Come tanti altri club inglesi che possiedono squadre all’estero, ora il Burnley sta comprando una quota dell’Espanyol

Lo strapotere del calcio britannico ormai travalica l'area sportiva e si fa business: sulla lista della spesa anche il secondo club di Barcellona (e investirci non è nemmeno una big).

Altro che euforia da promozione. Dopo il pronto ritorno in Premier League, il Burnley ha deciso di fare le cose in grande: la proprietà del club inglese sarebbe infatti in fase di trattativa avanzata per assicurarsi delle quote societarie dell’Espanyol. Un’operazione d’acquisto che arriva nel solco di una Premier sempre più multi-club, come ormai gli inglesi stessi descrivono il fenomeno. E cioè: il campionato più ricco del mondo cerca nuovi sbocchi d’investimento. E il divario rispetto agli altri è talmente profondo che una squadra come il Burnley, neopromossa dalla Championship, possa comprare pezzi di un club pari ruolo – o perfino superiore, risultati alla mano. Perché l’Espanyol, pur salvandosi all’ultima giornata, quest’anno ha giocato in Liga contro Barça e Real. Ma questo, di fatto, non conta più.

Non è chiaro esattamente quanto sia grande la fetta destinata al Burnley. In questo modo, però, gli spagnoli diventerebbero la seconda società nell’orbita del fondo d’investimento ALK Capital. Ovvero della proprietà americana del Burnley, che fa capo aìl business Alan Pace, che mira dichiaratamente a un modello multi-club e che in passato ha posseduto la maggioranza del Real Salt Lake, franchigia di Major League Soccer. Anche in termini di valore complessivo della rosa, quella inglese (fonte Transfermarkt) sfiora i 200 milioni di euro. L’Espanyol, invece, si ferma a poco più di 100. La vera determinante è però l’asset dirigenziale, con le risorse nelle casse del Burnley di gran lunga superiori rispetto al board del secondo club di Barcellona. Ai cui vertici, al momento, c’è un’azienda cinese nel settore dell’automotive.

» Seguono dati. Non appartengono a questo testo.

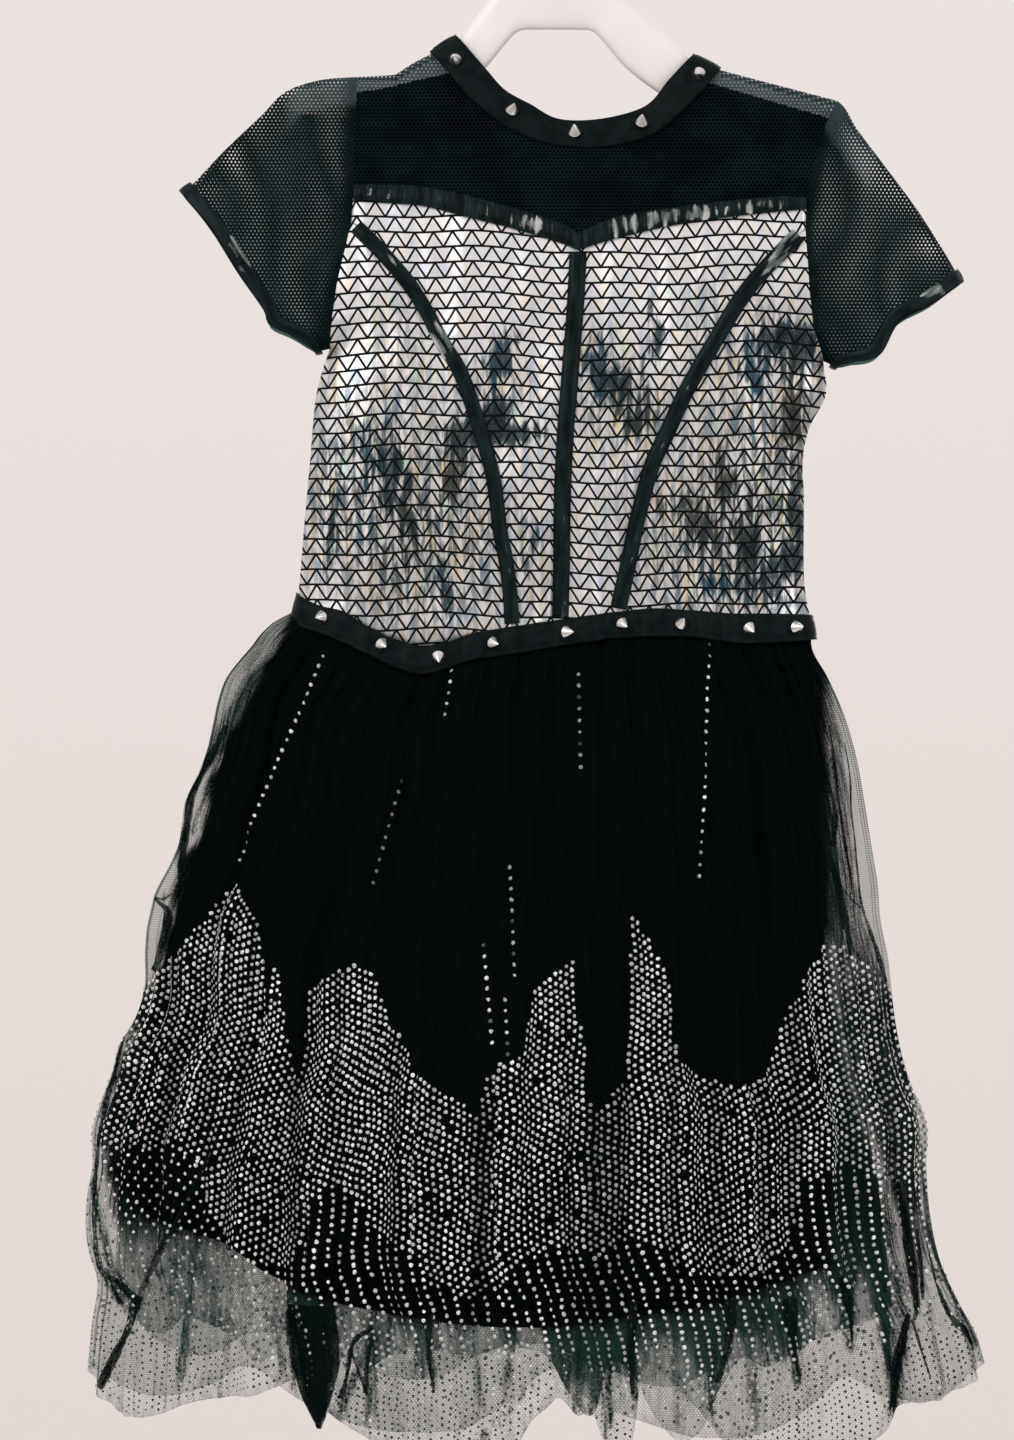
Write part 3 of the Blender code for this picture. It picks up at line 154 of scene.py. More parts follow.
# Soft folds of the upper part: side, x and z of each end, half width, height.
BODY_FOLDS = (
    (-1, -112, -150, -98, -186, 18, -1.2), (-1, 100, -150, 124, -186, 18, 1.3),
    (-1, -128, -330, -120, -440, 22, 1.7), (-1, -90, -290, -84, -450, 20, -1.8),
    (-1, -14, -300, -46, -372, 20, -2.2), (-1, 30, -300, 46, -372, 18, -1.6), (-1, 98, -370, 104, -450, 20, -2),
    (-1, 136, -290, 130, -420, 18, -2), (1, -90, -240, -76, -440, 24, -2), (1, 12, -220, 4, -440, 24, 1.8),
    (1, 102, -250, 92, -440, 24, -2), (-1, -205, -190, -176, -256, 20, -2.2), (-1, 226, -232, 200, -280, 18, -2),
    (1, -200, -190, -174, -252, 20, -2), (1, 222, -232, 198, -278, 18, -1.8),
    (-1, -128, -215, -122, -300, 6, 0.9), (-1, -96, -218, -92, -262, 5, -0.8), (-1, -62, -225, -66, -300, 6, 0.8),
    (-1, -30, -240, -36, -330, 7, -0.9), (-1, -104, -300, -108, -420, 6, 1), (-1, -70, -380, -76, -490, 6, 1),
    (-1, -138, -380, -146, -470, 6, -0.9), (-1, -20, -400, -16, -480, 5, -0.7), (-1, 36, -245, 30, -320, 6, 0.8),
    (-1, 62, -240, 66, -310, 6, -0.9), (-1, 96, -232, 92, -270, 5, 0.8), (-1, 24, -390, 20, -470, 5, 0.8),
    (-1, 78, -400, 82, -470, 6, 0.9), (-1, 118, -330, 112, -440, 6, 1), (-1, 146, -340, 148, -450, 5, 0.9),
    (1, -120, -240, -112, -330, 8, 1), (1, -40, -300, -34, -460, 7, -1), (1, 46, -260, 52, -400, 8, 1),
    (1, 128, -330, 122, -460, 7, -1), (-1, -222, -182, -196, -238, 7, 1.4), (-1, -180, -150, -160, -230, 9, 1.3),
    (-1, -160, -190, -148, -280, 7, -1.4), (-1, 240, -226, 226, -276, 7, 1.4), (-1, 206, -190, 190, -260, 8, 1.2),
    (-1, 182, -220, 178, -300, 7, -1.4), (1, -180, -160, -158, -260, 9, 1.3), (1, 206, -200, 186, -280, 9, 1.3),
)

# Outline of the outer net at its drop below the waist seam: drop, x.
OUTER_LEFT = (
    (0, -175.5), (3, -181), (6, -187), (14, -196.5), (23, -203.5), (34, -213), (44, -220.4), (58, -225.6),
    (74, -229), (92, -233), (108, -239), (118, -244), (126.5, -247.5), (141, -249.5), (155, -252), (167, -257.4),
    (188, -268), (199, -270.6), (208, -272.6), (224, -273.9), (251, -274.6), (266, -279.2), (289, -291.7),
    (303, -295), (324, -302.9), (340, -307.6), (369, -308.2), (383, -310.9), (421, -310.2), (440, -304.3),
    (469, -307.6), (499, -310.2), (560, -311),
)
OUTER_RIGHT = (
    (0, 166.2), (15, 167), (30.5, 175.6), (57.6, 187.4), (86, 195.4), (116, 200.6), (150, 205.9), (167, 208.6),
    (192, 210.5), (217, 215.2), (244, 217.8), (264, 220.4), (295, 227.7), (325, 239.3), (357, 239.6),
    (388, 242.2), (419, 249.5), (446, 262), (464, 271.9), (483, 277.9), (560, 281),
)

# Depth of the outer net: drop, front, back.
OUTER_DEPTH = (
    (0, 22, 17.5), (11, 22.4, 18), (20, 27, 22), (44, 34, 27), (67, 40, 30), (127, 52, 35), (187, 60, 40),
    (257, 67, 45), (320, 73, 48), (385, 79, 52), (441, 83, 55), (560, 88, 59),
)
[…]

Il trend va ben oltre il caso specifico, lungo la direttrice Inghilterra-Spagna ma non solo. Il City Football Group, paperone fra i paperoni, aveva acquistato il Girona già nel 2017. Da poco Aston Villa e Brentford hanno investito in due club minori di terza divisione, Real Unión e Merida. Mentre il Liverpool starebbe valutando di risollevare le sorti del malconcio Málaga. Senza contare, allargando gli scenari, l’impero calcistico targato Red Bull (altro che Carlo V). La ricetta è quasi sempre questa: proprietà araba o americana, una squadra di Premier League come “capitana della flotta” e il resto del mondo a seguire. Con tutti i vantaggi che ne derivano, per le parti in causa, in termine di mercato dei giocatori e presidio di vivai (Africa, Sud America) altrimenti sperduti o costosi da monitorare. Ma la fotografia odierna è fin troppo eloquente: se nel 2020 esistevano soltanto 60 squadre in tutto coinvolte in operazioni multi-club, oggi la cifra è schizzata a oltre 400. Di questo passo sarà impossibile preservare l’integrità delle competizioni. E casi come quello del Crystal Palace – a rischio esclusione dall’Europa League, poiché ha la proprietà in comune con un’altra squadra qualificata, l’Olympique Lione – dall’eccezione potrebbero diventare presto la regola. In attesa di nuove regolamentazioni.